Not so in a novel, and certainly not so in this novel. The miniature is safer. It’s easier. It’s the difference between looking after a potted plant and a garden with grass and trees and flowers and a vegetable patch on the side. It’s much more challenging to grapple with sub-plots as well as main plots. I’m also very interested in telling a small story within a big story, describing the personal in view of the political. So that’s tricky and it often feels frightening and treacherous, and even when you have your trusty outline, you can write and write, and still end up having to chop things off and not include it at all. To complicate things further, until you’ve finished it, you can’t see the whole of it accurately. It’s like you’re climbing a mountain and you’re looking for footholds, and you can’t look down because you won’t feel like going up any further. Finally, you have no idea how things will look once you reach the summit, and that’s also frightening. I have a very real fear of heights. All you have is your will, the will to push forward.
It’s going to take a whole lot of will to write this novel is all I can say.
What’s your idea of bliss?
My idea of bliss is being with the people I love by the sea. I am blissful sitting on a deck chair with a good book, feeling the sand in my toes and hearing the waves lap the shore. Better yet, being in the water itself. That’s pure bliss to me. I also love hearing other people tell me stories — a good old-fashioned gossip session is a joy. But having a stranger tell me they’ve read my work and enjoyed it? That’s happiness, pure and simple. Having a good friend or someone in my family tell me that? That’s even better!
What makes you angry, and I mean all-out-smash-the-china raving mad?
Injustice and inequality, corruption, hypocrisy, people in power preying upon the impoverished, the double standards between men and women, rape and misogyny, dishonesty.

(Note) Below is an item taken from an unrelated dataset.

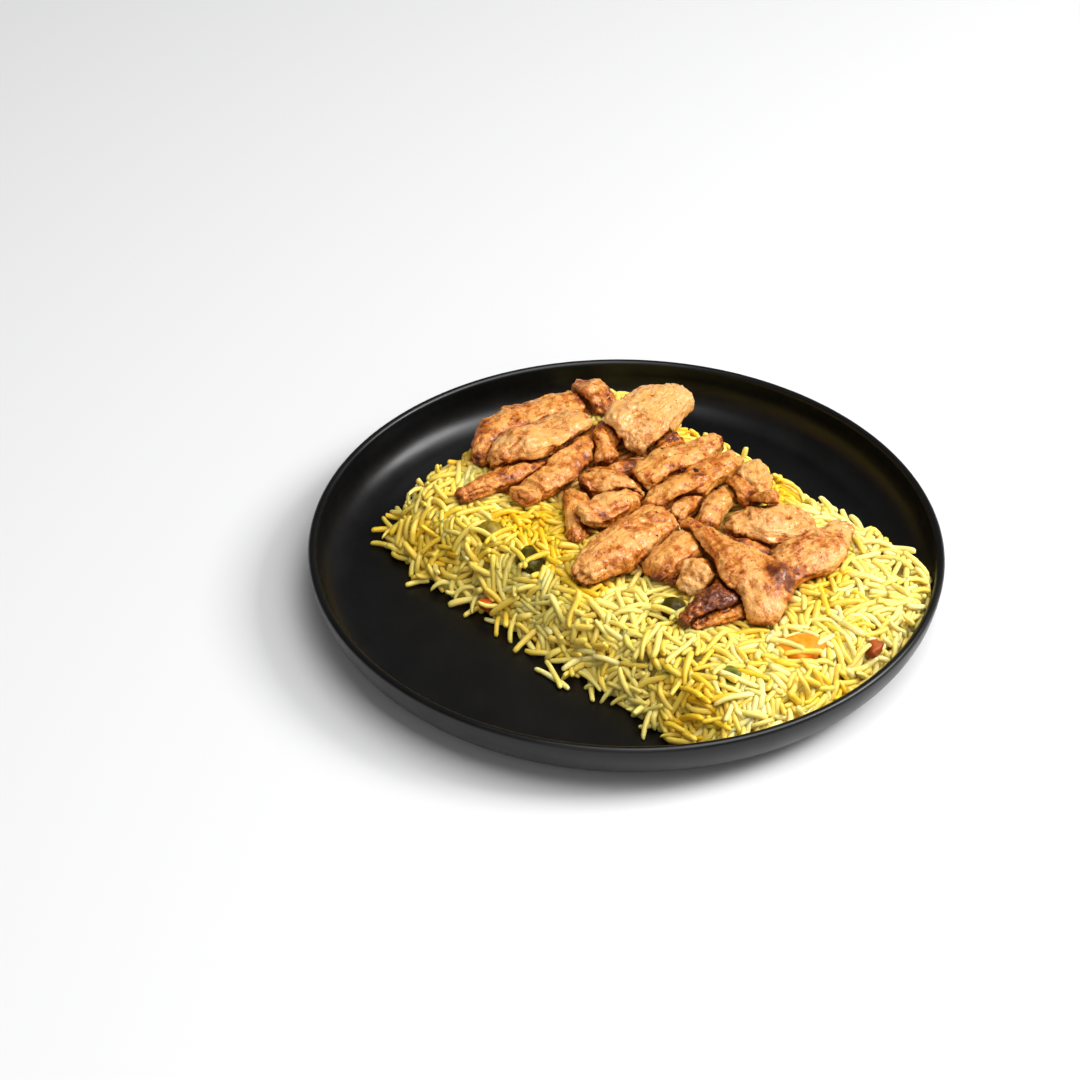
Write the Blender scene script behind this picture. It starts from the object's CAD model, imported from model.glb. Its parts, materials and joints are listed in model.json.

If I’m to be totally honest, today’s publishing and book business also peeves me. I don’t understand for example why bookshops don’t immediately re-stock titles that sell out. Don’t bookstores want to keep a book that moves in stock? It also makes me mad that writers are always being asked to do things “gratis” because “it’s so easy for you” and more often than not, unlike plumbers or electricians who get paid after the work is done, a writer has to wait three months after the work is done to get paid. And while we’re at it, please don’t ask your friend who is an author to “give you a book.” It would be nice if you bought the book yourself, no? Then again, you don’t have to buy it if you don’t want to — just don’t ask her to give you a copy.
What books would you take with you on a three-month retreat in the boondocks?
I have to face this question every time I take a trip or go on holiday. What book am I going to bring? Thank goodness for the kindle. Ideally, the perfect combination is one old favourite, one completely new novel, one memoir and one collection of assorted short stories. Three months in the boondocks? Is there wifi? I’m a very fast reader, so I tend to bring my kindle and when I’m done, I rent or borrow a combination of old and new. When I’m writing short stories, I make sure to bring short stories. But I will always have a novel.
Your house is burning down. What’s the most important thing you’d want to take with you?
After my family, I guess my family’s passports, birth certificates, cell phones, my engagement ring.
Describe your life philosophy. In a sentence.
In my life, I seek to make a contribution, to be of use, to love, be loved, and to my own self be true; in writing, I steal from EM Forster: only connect.
Noelle Q. de Jesus is American by passport, a Filipino in heart and soul, and has made Singapore her home since 2000. She was born in New Haven, Connecticut, grew up in Manila, and studied in the United States. She has a bachelor’s degree in Interdisciplinary Studies from Ateneo de Manila University, and an MFA in Fiction from Bowling Green State University. She also earned a certificate in screenwriting from the New York University Tisch School of the Arts (Asia). Her first job out of university was as a copywriter for McCann Erickson Philippines, and she also helped start the Philippine franchise of Cosmopolitan magazine. Since moving to Singapore, she has worked fulltime as an editor for Singapore Press Holdings Magazines as well as for MediaCorp Publishing. She was also editorial consultant for Ink Publishing for four years. She is now a freelance writer and editor. She is a Palanca Award winner, was a fellow in the 1990 University of the Philippines Writers’ Workshop and her short fiction has been widely published and anthologised in Southeast Asia and the United States. She conceptualised the flash fiction anthology, Fast Food Fiction Short Short Stories To Go (Anvil Publishing) and co-edited a second volume in the series. She has published a chicklit novel, Mrs MisMarriage with Marshall Cavendish International Editions. Her first book of short fiction, BLOOD Collected Stories, published by Ethos Books Singapore, won the 2016 Next Generation Indie Book Award for the Short Story Category. This July, she represented the Philippines in the first ever Asian Women Writers’ Festival. She was also invited to be guest writer at the Brockport Writers’ Forum in April 2017, sponsored by SUNY Brockport’s Creative Writing Program, one of the oldest reading series in the United States now celebrating its 50th year. She is married to Nathaniel Y. Chua who works in finance but who also writes. They have a daughter who will be attending UC Berkeley in the Fall, and a son who will be entering National Service here in Singapore next year.